Sharpest-ever view of a star's disk reveals surprising details
11-23-2025

Sharpest-ever view of a star's disk reveals surprising details

A telescope can show a lot, but astronomers always want to see more detail in the sky. They look not only at stars, but also at the faint structures around them, including thin disks of gas.

A new trick with light has now helped capture the sharpest-ever measurement of a disk around a nearby star, beta Canis Minoris. The study revealed a strange, lopsided shape that had never been seen before.

The method was used with a ground-based telescope, which is impressive because telescopes on Earth have to peer through a shaky layer of air.

Even with that challenge, this technique pushed the view to finer detail than traditional cameras on the same size telescope can reach.

Sharpening our view of space

When a telescope gets larger, it gathers more light from faint and distant objects. A bigger mirror or lens also lets astronomers pick out finer structure.

Very large observatories use this technology to study things such as the rings of dust around young stars, or the gas near black holes.

Some projects go further and link several telescopes together. This makes a virtual telescope that can act as if it has a much bigger opening.

As a result, astronomers can hunt for very tiny features, such as spots on stars or the inner parts of disks that may hide new planets.

Viewing the star with a single telescope

A team led by researchers at UCLA and their collaborators tried a different strategy. They used a single telescope but changed how it handled the light.

Instead of sending the starlight straight into a standard camera, they fed it into a device called a photonic lantern.

“In astronomy, the sharpest image details are usually obtained by linking telescopes together. But we did it with a single telescope by feeding its light into a specially designed optical fiber, called a photonic lantern,” said study first author Yoo Jung Kim.

“This device splits the starlight according to its patterns of fluctuation, keeping subtle details that are otherwise lost. By reassembling the measurements of the outputs, we could reconstruct a very high-resolution image of a disk around a nearby star.”

The device was developed at the University of Sydney and the University of Central Florida. It now serves as the core of a new instrument called FIRST-PL, designed and led by the Paris Observatory and the University of Hawaii, and installed on the Subaru Telescope.

The potential of photonic technologies

“What excites me most is that this instrument blends cutting-edge photonics with the precision engineering done here in Hawaii,” said study co-author Sebastien Vievard.

“It shows how collaboration across the world, and across disciplines, can literally change the way we see the cosmos.”

The instrument uses photonic technologies, which guide light through tiny structures on chips and in fibers.
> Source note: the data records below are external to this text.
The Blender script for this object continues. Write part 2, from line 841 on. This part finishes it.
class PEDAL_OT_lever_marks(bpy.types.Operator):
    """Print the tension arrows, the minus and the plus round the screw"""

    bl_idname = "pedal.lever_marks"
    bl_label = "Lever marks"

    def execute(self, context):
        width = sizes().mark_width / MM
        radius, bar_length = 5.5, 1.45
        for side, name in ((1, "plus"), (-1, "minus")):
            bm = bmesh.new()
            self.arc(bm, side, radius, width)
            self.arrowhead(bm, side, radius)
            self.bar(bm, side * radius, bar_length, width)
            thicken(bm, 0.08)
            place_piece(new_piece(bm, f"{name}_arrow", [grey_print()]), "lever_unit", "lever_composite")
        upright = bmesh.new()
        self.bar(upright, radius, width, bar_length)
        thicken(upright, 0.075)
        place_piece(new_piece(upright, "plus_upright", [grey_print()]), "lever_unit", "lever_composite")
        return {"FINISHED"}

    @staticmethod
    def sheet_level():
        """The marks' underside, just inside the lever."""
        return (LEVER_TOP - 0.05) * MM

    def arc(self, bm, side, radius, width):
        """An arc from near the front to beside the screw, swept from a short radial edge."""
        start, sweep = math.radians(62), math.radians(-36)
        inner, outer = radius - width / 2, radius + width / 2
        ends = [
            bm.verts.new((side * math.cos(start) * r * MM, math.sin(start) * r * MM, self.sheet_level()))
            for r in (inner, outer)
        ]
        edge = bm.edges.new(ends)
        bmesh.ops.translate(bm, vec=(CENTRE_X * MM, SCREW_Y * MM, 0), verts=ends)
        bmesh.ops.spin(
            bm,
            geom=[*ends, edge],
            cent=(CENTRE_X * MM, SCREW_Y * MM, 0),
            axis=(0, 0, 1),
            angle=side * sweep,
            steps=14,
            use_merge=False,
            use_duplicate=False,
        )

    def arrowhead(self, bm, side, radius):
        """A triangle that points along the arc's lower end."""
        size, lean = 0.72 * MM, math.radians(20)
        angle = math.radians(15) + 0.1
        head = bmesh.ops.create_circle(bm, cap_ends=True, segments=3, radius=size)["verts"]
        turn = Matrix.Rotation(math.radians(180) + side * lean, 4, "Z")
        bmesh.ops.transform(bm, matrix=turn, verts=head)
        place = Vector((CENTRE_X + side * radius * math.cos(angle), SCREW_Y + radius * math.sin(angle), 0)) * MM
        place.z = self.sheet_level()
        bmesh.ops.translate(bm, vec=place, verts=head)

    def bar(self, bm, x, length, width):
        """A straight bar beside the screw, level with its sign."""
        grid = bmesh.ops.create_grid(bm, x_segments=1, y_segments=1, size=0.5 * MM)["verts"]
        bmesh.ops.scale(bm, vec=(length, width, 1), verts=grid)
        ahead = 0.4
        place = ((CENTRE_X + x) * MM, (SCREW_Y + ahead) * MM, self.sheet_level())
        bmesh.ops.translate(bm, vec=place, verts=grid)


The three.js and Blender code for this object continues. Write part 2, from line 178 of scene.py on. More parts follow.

These tools already sit at the core of high-speed internet and sensing devices. Now, they are becoming more common in observatories as well.

“This work demonstrates the potential of photonic technologies to enable new kinds of measurement in astronomy,” said Nemanja Jovanovic, a co-leader of the study at the California Institute of Technology.

“We are just getting started. The possibilities are truly exciting.”

The blur of Earth’s atmosphere

Even the best telescope has to deal with air that moves and swirls. That motion bends starlight in complex ways, so the image jitters and loses detail.

For this project, the team used adaptive optics at the Subaru Telescope, which constantly adjusts mirrors to cancel the turbulence and stabilize the wavefront of the light in real time.

“We need a very stable environment to measure and recover spatial information using this fiber,” said Kim.

“Even with adaptive optics, the photonic lantern was so sensitive to the wavefront fluctuations that I had to develop a new data processing technique to filter out the remaining atmospheric turbulence.”

That extra step let the researchers keep the fine structure in the light that would otherwise be blurred away.

Strange disk around beta Canis Minoris

To test the method, the group observed the star beta Canis Minoris, or β CMi, in the constellation Canis Minor. It sits about 162 light-years from Earth and is wrapped in a disk of hydrogen gas.

The gas races around the star so quickly that material moving toward Earth appears slightly bluer, while material moving away looks redder. This color change, caused by the Doppler effect, also shifts the apparent position of the light a little at each wavelength.

By applying their new computational approach to the photonic lantern data, the astronomers measured these color-dependent shifts with about five times greater precision than before.

The results confirmed that the disk is spinning, and also showed that the disk is not even.

“We were not expecting to detect an asymmetry like this, and it will be a task for the astrophysicists modeling these systems to explain its presence,” said Kim.

The future of astronomy

The method of splitting light into separate components and then rebuilding the image offers a fresh route to reach finer resolution than traditional cameras.

Study co-author Professor Michael Fitzgerald noted that for any telescope of a given size, the wave nature of light limits the fineness of the detail that you can observe with traditional imaging cameras.

“This is called the diffraction limit, and our team has been working to use a photonic lantern to advance what is achievable at this frontier.”

The same approach can be applied to many other targets. Disks around young stars, the surroundings of compact objects, and tight groups of stars that appear as single dots today could all come into clearer focus.

The full study was published in the journal The Astrophysical Journal Letters.